Fifteenth Friday after Pentecost
Today I want do deal with the last part of Joe's comment from a couple of days ago. Here it is:
"In your considerable spiritual experience over the years through to the
present, how do you perceive or how have you experienced religion such
as the Holy Spirit? Has the Holy Spirit revealed itself to you in your
research or academic efforts? It seems to me the Holy Spirit and
religion generally is associated in large part with emotionalism. Is
that emotionalism inconsistent with the clarity of thought associated
with academic research? Or is it helpful, providing insight into such
events like Pentecost? What was your experience?"
First, I'm not sure I would characterize my spiritual experience as considerable, maybe a little more than the average person. In Academia, Religious Studies and spiritual experience don't intersect. Religious Studies profs tend to approach their subjects from a totally rational viewpoint. Scientific method is the model for Religious Studies. They tend to be defensive about their place in academia. Other departments tend to look down on Religious Studies as something like an extension of Sunday School. Religious Studies profs tend to do everything they can to prove the opposite. To have a professor of New Testament who is an atheist, like Bart Ehrman at Carolina, is not unusual. Likewise, Carolina's Religious Studies Department would not hire anyone who is an ordained minister. I should note that this tendency is much less in private universities. I should also note that most public universities do not have Religious Studies Departments at all.

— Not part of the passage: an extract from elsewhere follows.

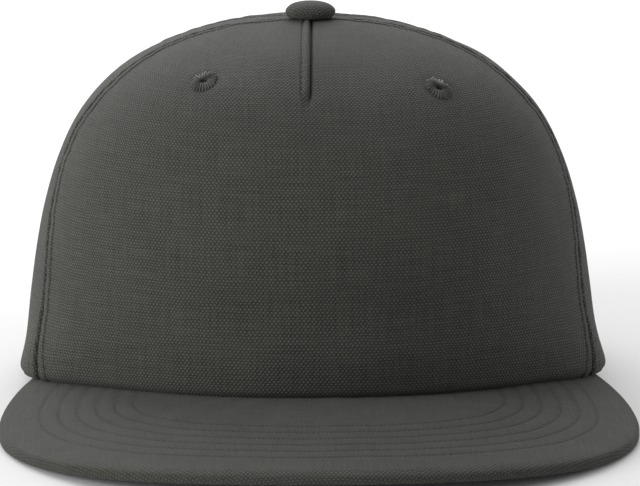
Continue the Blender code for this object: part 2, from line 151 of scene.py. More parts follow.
def between(table: Array, row: Array, column: Array) -> Array:
    """Bilinear value of a table.

    Args:
        table: values on an even grid.
        row: place down the table, 0 to 1.
        column: place across the table, 0 to 1.

    Returns:
        The blend of the four values round each place.
    """
    rows, columns = table.shape
    row = np.clip(row, 0.0, 1.0) * (rows - 1)
    column = np.clip(column, 0.0, 1.0) * (columns - 1)
    row, column = np.broadcast_arrays(row, column)
    low_row = np.minimum(row.astype(int), rows - 2)
    low_column = np.minimum(column.astype(int), columns - 2)
    down = row - low_row
    across = column - low_column
    top = table[low_row, low_column] * (1 - across) + table[low_row, low_column + 1] * across
    bottom = table[low_row + 1, low_column] * (1 - across) + table[low_row + 1, low_column + 1] * across
    return top * (1 - down) + bottom * down


def turns(count: int) -> Array:
    """Even angles once round, in radians."""
    return np.arange(count) * 2 * math.pi / count


def signed_power(value: Array, power: float) -> Array:
    """The size of a value to a power, with the value's own sign."""
    return np.sign(value) * np.abs(value) ** power


def over_table(*grids: Array) -> None:
    """Lift points that are under the table up to it."""
    for points in grids:
        points[..., 2] = np.maximum(points[..., 2], 0.0)


def linked(name: str, data: bpy.types.ID) -> bpy.types.Object:
    """A new object in the scene."""
    made = bpy.data.objects.new(name, data)
    bpy.context.scene.collection.objects.link(made)
    return made


def section_column(name: str) -> Array:
    """One column of the table of sections."""
    return TABLE[:, SECTION_COLUMNS.index(name)]


@dataclass(frozen=True)
class CapShape:
    """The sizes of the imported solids, and the surfaces that follow from them."""

    crown_height: float = 115.0 * MM
    side_reach: float = 91.0 * MM
    front_reach: float = 98.3 * MM
    back_reach: float = 101.0 * MM
    ear_flare: float = 8.0 * MM
    ear_angle: float = 64.0
    ear_spread: float = 15.5
    cloth: float = 1.8 * MM
    ring_radius: float = 2.6 * MM
    peak_length: float = 74.5 * MM
    peak_half_width: float = 97.6 * MM
    peak_thickness: float = 3.5 * MM
    peak_widest: float = 8.0 * MM
    peak_rear_round: float = 110.0 * MM
    peak_ear_angle: float = 110.0
    peak_arch: float = 9.6 * MM
    peak_slope: float = 2.9
    peak_tongue: float = 5.0 * MM
    hem_gap: float = 0.12 * MM
    hem_fall: float = 75.0 * MM
    arch_width: float = 76.0 * MM
    arch_height: float = 46.0 * MM
    way_samples: int = 601
    way_step: float = 0.002
    angle_step: float = 0.2

    @property
    def front_joint(self) -> float:
        """Distance from the button's axis to the front hem."""
        return self.front_reach * section_column("front")[0]

    @property
    def arch_radius(self) -> float:
        """Radius of the back opening's round top."""
        return self.arch_width / 2

    @property
    def arch_foot(self) -> float:
        """Height up to which the back opening's sides are straight."""
        return self.arch_height - self.arch_radius

    @property
    def shift(self) -> float:
        """Y of the button's axis, so that the origin is under the middle of the cap."""
        arch = self.arch_height / self.crown_height
        share = np.interp(arch, section_column("height"), section_column("back"))
        return (self.front_joint + self.peak_length - self.back_reach * share) / 2.0

    def section_at(self, way: Array) -> dict[str, Array]:
        """The section table on a smooth curve (Catmull-Rom) through its rows.

        Args:
            way: way up the crown, 0 at the hem and 1 at the ring.

        Returns:
            Each column's value at each way.
        """
        last = len(TABLE) - 1
        place = np.clip(np.asarray(way, dtype=float), 0.0, 1.0) * last
        row = np.minimum(place.astype(int), last - 1)
        part = (place - row)[..., None]
        start = TABLE[row]
        end = TABLE[row + 1]
        before = np.where((row > 0)[..., None], TABLE[np.maximum(row - 1, 0)], 2 * start - end)
        after = np.where((row < last - 1)[..., None], TABLE[np.minimum(row + 2, last)], 2 * end - start)
        values = 0.5 * (
            2 * start
            + (end - before) * part
            + (2 * before - 5 * start + 4 * end - after) * part**2
            + (3 * start - before - 3 * end + after) * part**3
        )
        return dict(zip(SECTION_COLUMNS, np.moveaxis(values, -1, 0)))

    def way_at_height(self, share: Array) -> Array:
        """The way up the crown where the height column has a share."""
        ways = np.linspace(0.0, 1.0, self.way_samples)
        return np.interp(share, self.section_at(ways)["height"], ways)

    def plan(self, angle: Array, section: dict[str, Array]) -> tuple[Array, Array]:
        """Plan of the crown: a superellipse round the button's axis, pushed out at the ears by a bell.

        Args:
            angle: angle round the head, in degrees.
            section: the section's values there.

        Returns:
            X and Y of the crown's outside.
        """
        turn = np.radians(angle)
        across = np.abs(np.sin(turn))
        along = np.abs(np.cos(turn))
        ring = self.ring_radius
        side = ring + (self.side_reach - ring) * section["side"]
        front = ring + (self.front_reach - ring) * section["front"]
        back = ring + (self.back_reach - ring) * section["back"]
        reach = np.where(np.cos(turn) > 0, front, back)
        square = section["square"]
        radius = ((across / side) ** square + (along / reach) ** square) ** (-1.0 / square)
        ear = bell(np.abs(angle), self.ear_angle, self.ear_spread)
        radius = radius + self.ear_flare * section["ear"] * ear
        return radius * np.sin(turn), self.shift - radius * np.cos(turn)

    def peak_outline(self, angle: Array) -> tuple[Array, Array]:
        """Plan of the peak's outer edge: one half-ellipse in front of its widest line, one behind."""
        turn = np.radians(angle)
        widest = self.shift - self.front_joint + self.peak_widest
        reach = np.where(np.cos(turn) > 0, self.peak_length + self.peak_widest, self.peak_rear_round)
        return self.peak_half_width * np.sin(turn), widest - reach * np.cos(turn)

    def peak_fall(self, x: Array, y: Array) -> Array:
        """Drop of the peak's top: a parabola across it and an even slope forward."""
        forward = self.shift - self.front_joint - y
        slope = math.tan(math.radians(self.peak_slope))
        return self.peak_arch * (x / self.peak_half_width) ** 2 + slope * forward

    def peak_top(self, x: Array, y: Array) -> Array:
        """Height of the peak's top over a plan point."""
        edge = self.peak_outline(np.linspace(-self.peak_ear_angle, self.peak_ear_angle, 221))
        return self.peak_thickness + self.peak_fall(*edge).max() - self.peak_fall(x, y)

    def hem_over(self, x: Array, y: Array) -> Array:
        """Height of the hem: just over the peak in front, falling by a smooth step to the table behind."""
        ear = self.peak_outline(self.peak_ear_angle)[1] + self.peak_tongue
        on_peak = self.peak_top(x, np.minimum(y, ear)) + self.hem_gap
        return on_peak * (1.0 - smooth(0.0, self.hem_fall, y - ear))

    def point(self, angle: Array, way: Array) -> Array:
        """A point on the crown's outside."""
        angle, way = np.broadcast_arrays(np.asarray(angle, dtype=float), np.asarray(way, dtype=float))
        section = self.section_at(way)
        x, y = self.plan(angle, section)
        hem = self.hem_over(*self.plan(angle, self.section_at(np.zeros_like(angle))))
        return np.stack([x, y, hem + (self.crown_height - hem) * section["height"]], axis=-1)

    def normal(self, angle: Array, way: Array) -> Array:
        """Outward normal of the crown: the cross product of short steps round it and up it."""
        way, angle = np.asarray(way), np.asarray(angle)
        low = np.maximum(way - self.way_step, 0.0)
        high = np.minimum(way + self.way_step, 1.0)
        around = self.point(angle + self.angle_step, way) - self.point(angle - self.angle_step, way)
        return unit(np.cross(around, self.point(angle, high) - self.point(angle, low)))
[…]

When I taught at University, I followed this understanding. I did tell the students up front that I was a Christian and that I was ordained, but that I would be teaching the New Testament in the same way I would teach any other piece of literature from antiquity, say Homer's Odyssey or Marcus Aurelius's Meditations. And I did. Teaching Disciple at Church, on the other hand, was very freeing. I could talk about our relationship with God all I wanted, and it was totally acceptable.
Research was similar. Scholarly books and journals in Biblical Studies are not oriented toward any particular understanding of faith. We might study and write about what Paul's letter to the Romans meant to the ancient Romans but not what it could mean to us and our faith today. That kind of stuff was for Divinity School. All of which is to say that there is not a lot of room for the Holy Spirit here. Nonetheless, the Holy Spirit is always at work in a Christian's life, sometimes in ways not noticed. Learning about the New Testament, it's historical background in Judaism and in the Greco-Roman world in the first century, its language and literature, is all ultimately helpful in developing a spiritual life.
I don't have Joe's association of the Holy Spirit with emotionalism. Granted that the Pentecostals have very emotional worship services and place a lot of emphasis on the Holy Spirit, I didn't grow up knowing anything about Pentecostals. I understand the Holy Spirit as the person of the Trinity who operates within us, who inspires us spiritually. Being spiritual is not necessarily being emotional. I associate spirituality much more with silence than with emotional expression. On the other hand, I think we United Methodists could use a little more of emotion, perhaps at the very least allowing us to feel comfortable praying and singing with uplifted hands, as is the common practice in the Bible.
A relatrd subject that I might speak of at some time is the serious, I could really say academic, study of the Bible and theology in the Church. Disciple was the United Methodists best effort at this. Much more is needed. The Church essentially gave over the scholarly study of the Bible in the eighteenth century. It's time that we started claiming it back.